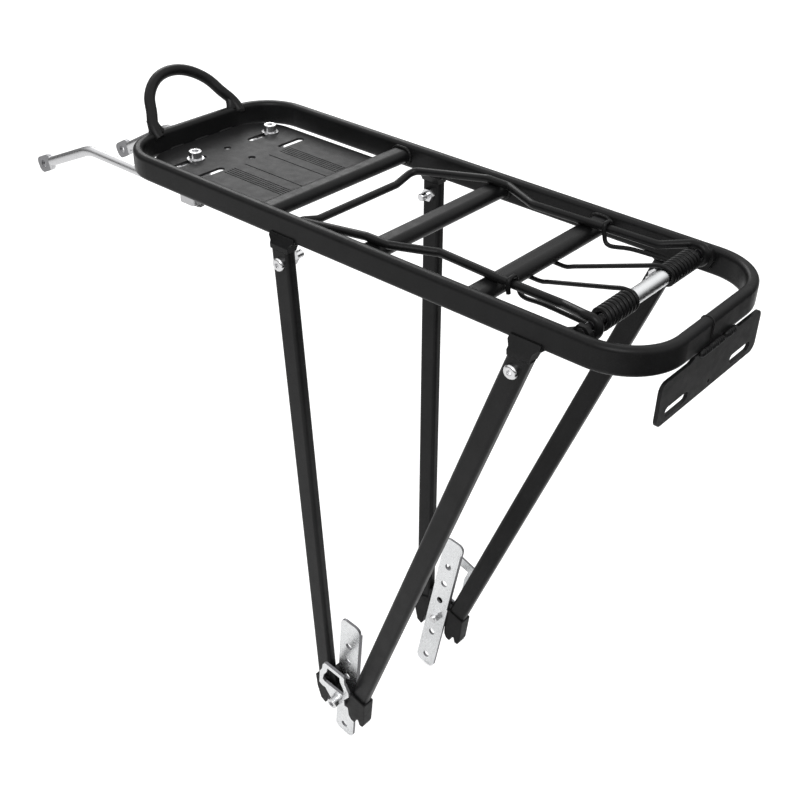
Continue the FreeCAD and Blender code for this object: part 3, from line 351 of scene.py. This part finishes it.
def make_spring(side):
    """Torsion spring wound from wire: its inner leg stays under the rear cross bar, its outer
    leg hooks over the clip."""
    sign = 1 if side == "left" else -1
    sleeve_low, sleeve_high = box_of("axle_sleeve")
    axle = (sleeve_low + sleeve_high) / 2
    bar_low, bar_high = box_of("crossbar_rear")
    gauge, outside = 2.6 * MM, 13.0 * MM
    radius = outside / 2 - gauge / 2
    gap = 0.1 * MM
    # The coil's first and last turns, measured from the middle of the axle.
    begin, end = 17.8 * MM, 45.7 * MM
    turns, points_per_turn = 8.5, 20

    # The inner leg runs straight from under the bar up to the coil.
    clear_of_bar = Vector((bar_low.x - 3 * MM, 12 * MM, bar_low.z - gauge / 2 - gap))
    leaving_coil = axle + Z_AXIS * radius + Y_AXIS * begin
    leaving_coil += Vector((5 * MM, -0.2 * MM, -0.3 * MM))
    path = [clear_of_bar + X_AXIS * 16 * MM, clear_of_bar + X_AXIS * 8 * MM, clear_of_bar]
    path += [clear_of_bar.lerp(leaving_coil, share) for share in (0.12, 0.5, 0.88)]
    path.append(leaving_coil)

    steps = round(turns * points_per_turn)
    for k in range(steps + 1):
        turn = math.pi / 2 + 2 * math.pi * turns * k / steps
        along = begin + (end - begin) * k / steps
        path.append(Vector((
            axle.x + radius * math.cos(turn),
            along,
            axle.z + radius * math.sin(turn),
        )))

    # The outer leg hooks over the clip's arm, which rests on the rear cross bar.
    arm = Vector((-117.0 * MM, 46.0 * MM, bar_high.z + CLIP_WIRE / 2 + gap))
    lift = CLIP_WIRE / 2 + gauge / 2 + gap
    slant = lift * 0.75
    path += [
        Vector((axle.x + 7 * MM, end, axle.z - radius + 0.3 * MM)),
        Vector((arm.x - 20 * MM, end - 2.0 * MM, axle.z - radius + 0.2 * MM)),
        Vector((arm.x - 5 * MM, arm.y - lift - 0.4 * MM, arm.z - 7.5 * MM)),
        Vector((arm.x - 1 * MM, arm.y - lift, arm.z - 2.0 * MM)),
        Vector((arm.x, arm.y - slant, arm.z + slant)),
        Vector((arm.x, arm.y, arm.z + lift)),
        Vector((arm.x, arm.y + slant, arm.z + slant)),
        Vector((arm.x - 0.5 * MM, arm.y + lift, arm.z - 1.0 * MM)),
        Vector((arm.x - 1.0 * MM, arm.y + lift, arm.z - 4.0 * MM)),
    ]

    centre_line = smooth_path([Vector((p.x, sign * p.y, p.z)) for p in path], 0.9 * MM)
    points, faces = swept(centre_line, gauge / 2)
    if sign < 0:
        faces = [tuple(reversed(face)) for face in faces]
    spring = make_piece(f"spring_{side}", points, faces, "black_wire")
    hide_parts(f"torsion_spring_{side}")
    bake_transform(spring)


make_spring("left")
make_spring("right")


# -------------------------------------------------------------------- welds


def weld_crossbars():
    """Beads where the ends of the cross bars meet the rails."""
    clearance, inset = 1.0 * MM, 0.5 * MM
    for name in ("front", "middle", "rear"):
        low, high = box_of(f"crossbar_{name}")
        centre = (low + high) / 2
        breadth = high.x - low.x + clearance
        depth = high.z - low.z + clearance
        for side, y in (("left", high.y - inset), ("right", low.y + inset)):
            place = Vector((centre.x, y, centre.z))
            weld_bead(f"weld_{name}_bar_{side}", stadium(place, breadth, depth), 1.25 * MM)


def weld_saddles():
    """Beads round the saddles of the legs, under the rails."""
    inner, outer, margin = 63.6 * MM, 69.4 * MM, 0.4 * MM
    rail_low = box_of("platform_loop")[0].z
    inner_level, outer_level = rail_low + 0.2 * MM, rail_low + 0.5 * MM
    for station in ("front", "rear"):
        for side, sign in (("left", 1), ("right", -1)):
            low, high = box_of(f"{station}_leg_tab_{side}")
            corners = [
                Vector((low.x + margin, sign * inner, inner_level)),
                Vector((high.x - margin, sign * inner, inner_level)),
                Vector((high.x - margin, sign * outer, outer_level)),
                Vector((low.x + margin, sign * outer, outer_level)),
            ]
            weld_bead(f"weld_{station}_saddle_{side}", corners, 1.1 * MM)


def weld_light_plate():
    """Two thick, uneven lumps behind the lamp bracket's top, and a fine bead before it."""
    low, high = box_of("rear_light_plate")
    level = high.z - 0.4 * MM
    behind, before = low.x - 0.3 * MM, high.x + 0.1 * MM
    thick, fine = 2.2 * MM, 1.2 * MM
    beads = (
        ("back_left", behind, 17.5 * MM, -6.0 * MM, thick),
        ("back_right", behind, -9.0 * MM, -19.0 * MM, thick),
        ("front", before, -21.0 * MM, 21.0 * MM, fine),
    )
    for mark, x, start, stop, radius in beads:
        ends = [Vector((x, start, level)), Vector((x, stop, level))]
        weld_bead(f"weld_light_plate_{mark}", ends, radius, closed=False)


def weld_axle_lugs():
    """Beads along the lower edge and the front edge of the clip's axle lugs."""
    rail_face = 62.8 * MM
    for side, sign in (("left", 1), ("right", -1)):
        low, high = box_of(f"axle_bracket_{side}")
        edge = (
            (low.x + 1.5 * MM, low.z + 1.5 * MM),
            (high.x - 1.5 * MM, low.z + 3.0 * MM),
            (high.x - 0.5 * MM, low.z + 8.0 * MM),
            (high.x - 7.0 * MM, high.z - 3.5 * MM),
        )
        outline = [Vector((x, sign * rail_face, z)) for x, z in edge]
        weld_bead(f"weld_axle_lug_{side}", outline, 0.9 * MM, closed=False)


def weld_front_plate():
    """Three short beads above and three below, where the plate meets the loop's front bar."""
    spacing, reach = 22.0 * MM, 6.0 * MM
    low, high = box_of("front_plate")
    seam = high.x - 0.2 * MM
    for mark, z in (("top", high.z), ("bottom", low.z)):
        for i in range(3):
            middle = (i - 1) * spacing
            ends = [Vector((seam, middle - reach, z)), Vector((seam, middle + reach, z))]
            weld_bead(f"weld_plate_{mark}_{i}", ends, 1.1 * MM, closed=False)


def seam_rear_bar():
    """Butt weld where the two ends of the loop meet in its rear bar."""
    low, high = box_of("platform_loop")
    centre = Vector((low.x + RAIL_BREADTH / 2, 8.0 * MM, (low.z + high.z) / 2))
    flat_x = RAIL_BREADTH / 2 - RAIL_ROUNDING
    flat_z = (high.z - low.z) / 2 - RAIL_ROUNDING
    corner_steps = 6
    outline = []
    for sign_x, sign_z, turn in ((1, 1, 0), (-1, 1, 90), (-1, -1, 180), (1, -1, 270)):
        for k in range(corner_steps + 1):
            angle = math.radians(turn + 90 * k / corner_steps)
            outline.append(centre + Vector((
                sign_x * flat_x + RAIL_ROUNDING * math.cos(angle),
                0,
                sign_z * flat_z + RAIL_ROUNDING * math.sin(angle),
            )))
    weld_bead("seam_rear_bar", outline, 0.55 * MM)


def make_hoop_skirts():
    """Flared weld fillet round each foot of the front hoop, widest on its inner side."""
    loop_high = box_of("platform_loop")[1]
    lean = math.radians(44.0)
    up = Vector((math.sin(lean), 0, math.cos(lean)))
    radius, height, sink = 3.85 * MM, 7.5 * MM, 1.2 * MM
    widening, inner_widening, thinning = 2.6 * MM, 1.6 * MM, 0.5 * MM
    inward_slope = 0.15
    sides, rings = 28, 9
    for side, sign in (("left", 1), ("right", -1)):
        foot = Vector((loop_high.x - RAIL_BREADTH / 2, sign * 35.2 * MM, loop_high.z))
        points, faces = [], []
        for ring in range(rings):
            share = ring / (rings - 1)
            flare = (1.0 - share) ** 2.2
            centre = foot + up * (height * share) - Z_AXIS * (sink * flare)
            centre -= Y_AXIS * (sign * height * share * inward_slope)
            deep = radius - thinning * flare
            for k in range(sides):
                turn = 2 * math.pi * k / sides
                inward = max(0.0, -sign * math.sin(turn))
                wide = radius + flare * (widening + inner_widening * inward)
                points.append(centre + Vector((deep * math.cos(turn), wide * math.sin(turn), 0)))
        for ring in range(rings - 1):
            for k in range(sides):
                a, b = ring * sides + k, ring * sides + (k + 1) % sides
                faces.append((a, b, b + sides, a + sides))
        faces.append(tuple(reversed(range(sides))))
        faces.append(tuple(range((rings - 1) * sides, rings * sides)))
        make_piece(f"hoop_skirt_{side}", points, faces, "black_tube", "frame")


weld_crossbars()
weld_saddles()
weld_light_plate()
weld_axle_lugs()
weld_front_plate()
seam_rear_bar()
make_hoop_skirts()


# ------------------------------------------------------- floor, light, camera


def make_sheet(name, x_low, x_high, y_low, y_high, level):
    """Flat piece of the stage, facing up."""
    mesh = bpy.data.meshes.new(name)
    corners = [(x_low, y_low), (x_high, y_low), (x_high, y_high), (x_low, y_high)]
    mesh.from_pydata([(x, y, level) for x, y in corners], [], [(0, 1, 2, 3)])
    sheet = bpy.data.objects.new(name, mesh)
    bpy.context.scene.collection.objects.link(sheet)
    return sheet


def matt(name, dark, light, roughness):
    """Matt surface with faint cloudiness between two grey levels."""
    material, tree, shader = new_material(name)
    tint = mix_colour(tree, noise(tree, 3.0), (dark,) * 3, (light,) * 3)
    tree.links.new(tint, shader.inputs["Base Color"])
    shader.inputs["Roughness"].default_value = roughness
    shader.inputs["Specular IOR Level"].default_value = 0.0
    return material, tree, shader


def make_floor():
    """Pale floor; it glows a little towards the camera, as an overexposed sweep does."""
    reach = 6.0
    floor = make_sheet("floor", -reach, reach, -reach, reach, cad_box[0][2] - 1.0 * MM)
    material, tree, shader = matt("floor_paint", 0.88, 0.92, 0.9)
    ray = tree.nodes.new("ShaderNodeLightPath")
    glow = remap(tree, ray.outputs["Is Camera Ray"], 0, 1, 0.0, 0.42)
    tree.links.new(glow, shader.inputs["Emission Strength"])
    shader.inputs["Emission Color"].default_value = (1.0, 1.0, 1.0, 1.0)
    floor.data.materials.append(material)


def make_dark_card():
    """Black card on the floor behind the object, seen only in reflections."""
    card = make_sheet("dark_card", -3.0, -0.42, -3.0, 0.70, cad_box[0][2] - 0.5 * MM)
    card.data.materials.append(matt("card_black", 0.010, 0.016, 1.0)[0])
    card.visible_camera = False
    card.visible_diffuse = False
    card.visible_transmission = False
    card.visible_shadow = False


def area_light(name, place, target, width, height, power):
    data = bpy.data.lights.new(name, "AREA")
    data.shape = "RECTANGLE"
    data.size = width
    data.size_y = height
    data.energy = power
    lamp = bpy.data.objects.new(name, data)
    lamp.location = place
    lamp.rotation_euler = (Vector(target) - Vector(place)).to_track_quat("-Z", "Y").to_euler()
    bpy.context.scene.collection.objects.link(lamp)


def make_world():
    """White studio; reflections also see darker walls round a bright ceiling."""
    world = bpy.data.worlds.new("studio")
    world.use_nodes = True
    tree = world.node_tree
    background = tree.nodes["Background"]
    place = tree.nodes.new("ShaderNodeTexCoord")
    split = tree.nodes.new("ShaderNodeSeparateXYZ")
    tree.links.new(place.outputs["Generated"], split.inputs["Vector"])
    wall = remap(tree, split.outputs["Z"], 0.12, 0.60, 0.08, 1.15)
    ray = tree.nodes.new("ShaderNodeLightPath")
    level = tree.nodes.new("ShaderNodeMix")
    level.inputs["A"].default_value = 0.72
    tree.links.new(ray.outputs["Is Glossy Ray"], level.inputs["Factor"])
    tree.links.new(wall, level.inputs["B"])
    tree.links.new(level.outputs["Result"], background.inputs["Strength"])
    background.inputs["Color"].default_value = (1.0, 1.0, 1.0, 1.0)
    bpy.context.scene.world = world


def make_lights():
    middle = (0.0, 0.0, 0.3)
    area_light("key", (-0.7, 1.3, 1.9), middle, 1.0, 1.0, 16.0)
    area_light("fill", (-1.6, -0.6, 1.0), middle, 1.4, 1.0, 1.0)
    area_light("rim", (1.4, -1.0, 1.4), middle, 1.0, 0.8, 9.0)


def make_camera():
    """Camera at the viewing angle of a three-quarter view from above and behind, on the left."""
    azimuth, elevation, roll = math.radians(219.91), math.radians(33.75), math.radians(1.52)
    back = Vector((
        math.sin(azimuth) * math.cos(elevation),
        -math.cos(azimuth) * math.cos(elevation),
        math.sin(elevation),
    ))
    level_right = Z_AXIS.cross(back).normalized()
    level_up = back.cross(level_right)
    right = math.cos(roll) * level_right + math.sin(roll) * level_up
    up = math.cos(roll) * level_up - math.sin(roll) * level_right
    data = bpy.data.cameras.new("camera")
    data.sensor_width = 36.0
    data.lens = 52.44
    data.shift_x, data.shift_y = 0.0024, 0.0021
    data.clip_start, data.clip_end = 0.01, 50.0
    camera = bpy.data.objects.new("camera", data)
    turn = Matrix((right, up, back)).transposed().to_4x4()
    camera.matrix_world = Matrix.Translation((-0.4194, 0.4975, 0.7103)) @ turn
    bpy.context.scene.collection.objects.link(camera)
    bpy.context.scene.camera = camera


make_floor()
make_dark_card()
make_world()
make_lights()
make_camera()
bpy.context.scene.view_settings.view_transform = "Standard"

_Set task_
Up to and including the line with "path.append(leaving_coil)", repeat the data exactly, starting from its first line; nothing else belongs in the response.

_Full response_
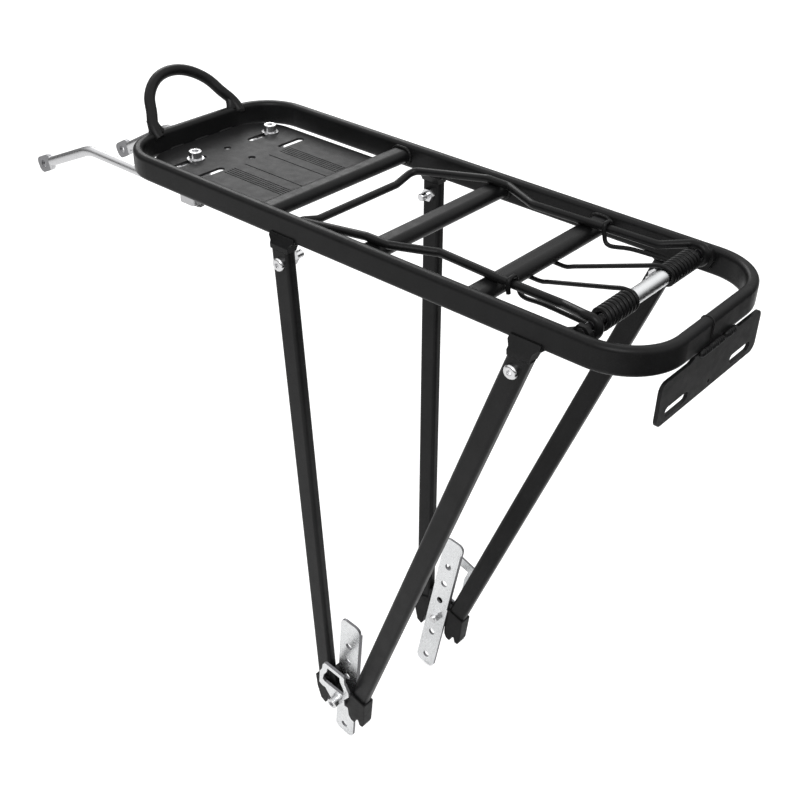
Continue the FreeCAD and Blender code for this object: part 3, from line 351 of scene.py. This part finishes it.
def make_spring(side):
    """Torsion spring wound from wire: its inner leg stays under the rear cross bar, its outer
    leg hooks over the clip."""
    sign = 1 if side == "left" else -1
    sleeve_low, sleeve_high = box_of("axle_sleeve")
    axle = (sleeve_low + sleeve_high) / 2
    bar_low, bar_high = box_of("crossbar_rear")
    gauge, outside = 2.6 * MM, 13.0 * MM
    radius = outside / 2 - gauge / 2
    gap = 0.1 * MM
    # The coil's first and last turns, measured from the middle of the axle.
    begin, end = 17.8 * MM, 45.7 * MM
    turns, points_per_turn = 8.5, 20

    # The inner leg runs straight from under the bar up to the coil.
    clear_of_bar = Vector((bar_low.x - 3 * MM, 12 * MM, bar_low.z - gauge / 2 - gap))
    leaving_coil = axle + Z_AXIS * radius + Y_AXIS * begin
    leaving_coil += Vector((5 * MM, -0.2 * MM, -0.3 * MM))
    path = [clear_of_bar + X_AXIS * 16 * MM, clear_of_bar + X_AXIS * 8 * MM, clear_of_bar]
    path += [clear_of_bar.lerp(leaving_coil, share) for share in (0.12, 0.5, 0.88)]
    path.append(leaving_coil)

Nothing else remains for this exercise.